2011 – Test a hypothesis

January 3, 2011 at 4:00 pm | Posted in Blogroll, Out of my mind, Systems Health, Systems Thinking | Leave a comment

Recently I read somewhere that scientific method is all about making a hypothesis and verifying it with actual observations. If it gets supported by reality then it is likely to be useful; if not it can always be modified or dropped. I like the tentativeness of this approach and would try it with a hypothesis to explore during the New Year.

Scientific method starts with asking a question, making a hypothesis and verifying it with observations / measurements. My motivation for such an exploration is the New Year resolution I made for 2011 and shared here, which was, “work to increase the energy flow in the systems I identify with”. The assumption was that it can be done by identifying and removing the bottlenecks which restrict smooth energy flow through the system. A side effect of such bottlenecks is creation of toxins in pockets where there is stagnation and such toxins would seriously affect the health of the system.

So first the question,
What are the factors that create bottlenecks in a system and hinder smooth flow of energy and what are their symptoms?

There is a beautiful and thought provoking book “Buddhism without beliefs” by Stephen Batchelor where he states that “Lines are drawn in mind; there are no lines in nature” He further expands on this as “(Everything that we see) emerges from a matrix of conditions and in turn becomes part of another matrix of conditions from which something else emerges. Everything that happens emerges out of what precedes it. Everything we do now becomes a condition for what is possible later. Whatever emerges in this way is devoid of an intrinsic identity: in other words, things are empty. And so is each of us. There is no essential me that exist apart from this unique configuration of biological and cultural processes.”

Inspired by this insight my hypothesis is,
The nature provides for unlimited nameless interactions in a matrix of cause-effect relationships. But as human beings we need a shared language for communication which is based on names or identities. Once we give names, we need definitions to clarify what it means and what it does not. This starts creating boundaries around the named systems. Even though we build a shared language, each of us may have a different interpretation of what the system by that name means. We also may perceive different boundaries for it. Thus for any system, its identity and its boundaries are a result of our collective psyche.

For a given system, different systems from its ecosystem may relate to it at different levels. Some may be just observers with no intervention; some may interact from outside but not participate; others identify with and participate in it. The level determines the extent of bonding. Higher the bonding more is the expectation from the system to behave in a certain way.

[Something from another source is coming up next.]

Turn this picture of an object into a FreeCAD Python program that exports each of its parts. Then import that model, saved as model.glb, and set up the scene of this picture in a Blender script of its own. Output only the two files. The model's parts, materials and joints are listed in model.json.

Since the identity of a system is created by the collective psyche of the ecosystem, the collective strength of expectations determine the forces which try to preserve / protect the identity of the system (let’s call these P-forces). But the system also has an inherent impulse to return to its natural state by transforming / transcending itself (let’s call them T-forces).

The P-forces give it the stability / predictability but too much of it tends to lose its touch with reality. This leads to attachment, ignorance & inertia which act as bottlenecks to the free flow of energy. On the other hand, T-forces give it agility and make it responsive to dynamics of the reality, but too much of it also makes it unstable / unpredictable. This is not liked by the ecosystem which tries to resist and create pressure & hindrances which act as bottlenecks. Therefore, a right balance between P & T forces is very essential to avoid the bottlenecks & toxins and to keep the system healthy.

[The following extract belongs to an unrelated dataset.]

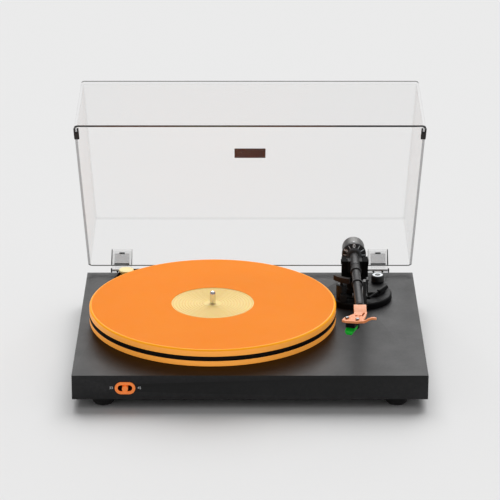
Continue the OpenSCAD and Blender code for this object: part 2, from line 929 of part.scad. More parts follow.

Giving identity to the systems and creating boundaries around it for effective communication through a shared language is a limitation of human mind. The nature promises unlimited potential to tap the tremendous energy available, if only we can successfully manage to let the systems we deal with, by carefully releasing our grip on them and let them progressively go back to their natural potential. The concept of “Structured freedom” can be very useful which is about providing right structures so that the system can maturely enjoy its freedom, while at the same time protecting the interests of the ecosystem.

This hypothesis has some similarities with Yin-Yang system from Chinese philosophy. Both consider interaction and balance of opposing forces and see its effect on the energy flow (chi in yin-yang system). But there are major differences in terms of the opposing characteristics considered. As per Wikipedia, Yin is characterized as slow, soft, yielding, diffuse, cold, wet, and passive. Yang, by contrast, is fast, hard, solid, focused, hot, dry, and aggressive. In my hypothesis, I am considering the P-forces & T-forces as the opposing & balancing elements.

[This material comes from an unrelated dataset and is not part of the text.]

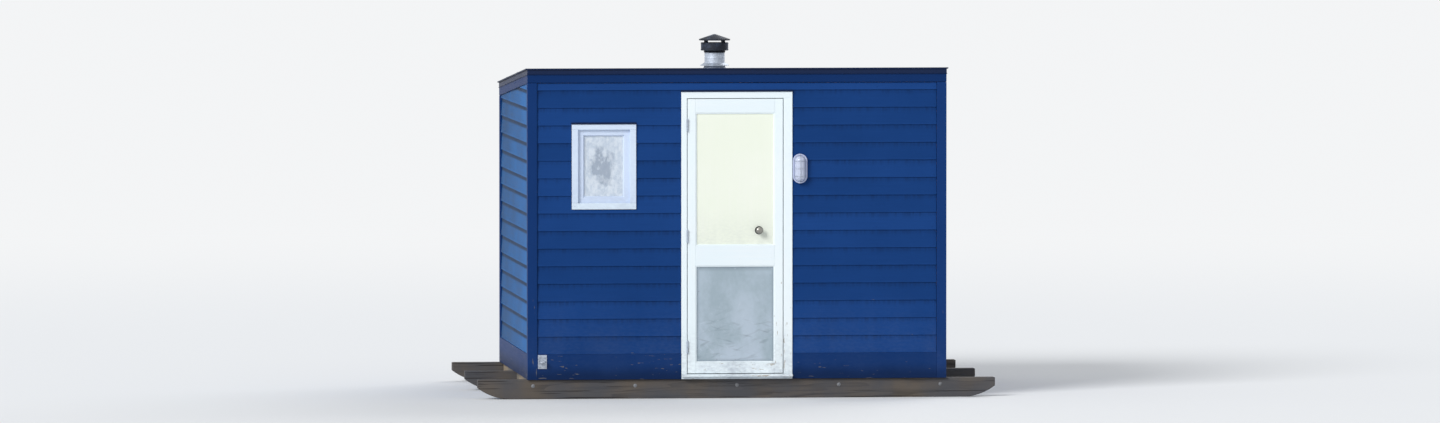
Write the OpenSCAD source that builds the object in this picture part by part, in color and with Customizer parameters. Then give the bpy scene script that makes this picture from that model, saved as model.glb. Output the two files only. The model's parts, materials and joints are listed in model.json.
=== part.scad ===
// Ice fishing hut on three skids: a framed box with a mono-pitch roof, high over the door.
// X runs along the front, Y from the front to the back, Z up from the underside of the skids.

/* [Hut body] */
// Width over the wall panels, along the front
body_w = 3000; // [2600:10:3600]
// Depth over the wall panels, front to back
body_d = 2400; // [2000:10:3000]
// Height of the front wall over the head jamb, up to the rafters
header_h = 93; // [70:1:300]
// Thickness of a lined, insulated wall panel
wall_t = 76; // [60:1:100]
// Thickness of the siding outside the wall panels
siding_t = 14; // [8:1:20]
// Thickness of the corner, base, fascia and casing boards
trim_t = 22; // [21:1:30]
// Width of each leg of a corner board
corner_leg = 70; // [50:1:110]
// Height of the base boards
base_h = 184; // [120:1:190]

/* [Skids and floor] */
// Width of a skid
skid_w = 90; // [60:1:140]
// Height of a skid
skid_h = 140; // [110:1:200]
// Length of a skid past each end wall
skid_past = 380; // [250:5:600]
// Radius of the upswept underside of a skid's end
skid_nose_r = 400; // [250:5:500]
// Height left at the tip of a skid
skid_tip_h = 60; // [40:1:90]
// Thickness of a cross bearer between the skids
bearer_t = 38; // [30:1:60]
// Height of a cross bearer
bearer_h = 90; // [50:1:100]
// Cross bearers in each bay between two skids
bearer_count = 5; // [3:1:9]
// Thickness of the floor deck
deck_t = 18; // [12:1:30]

/* [Roof] */
// Fall of the roof from front to back, in degrees
roof_pitch = 3.9; // [2:0.1:6]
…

To summarize, this hypothesis is about the importance of collective psyche of the ecosystem in creating bottlenecks & toxins as well as in helping the system to tap its potential by carefully providing right kind of structured freedom.

What are the practical uses of this exploration?
If this hypothesis stands the test of verification in different scenarios, at the systems level such an understanding would help us in improving our ability to predict influence and control the systems that we participate in or interact with. Nearer home, it would help us to know the factors & their symptoms which affect the fine balance between the production & innovation systems leading to the organizational excellence.

I would really appreciate any thoughts / experiences from you that either support or challenge what is said above. I will continue to share the outcome of my exploration from time to time.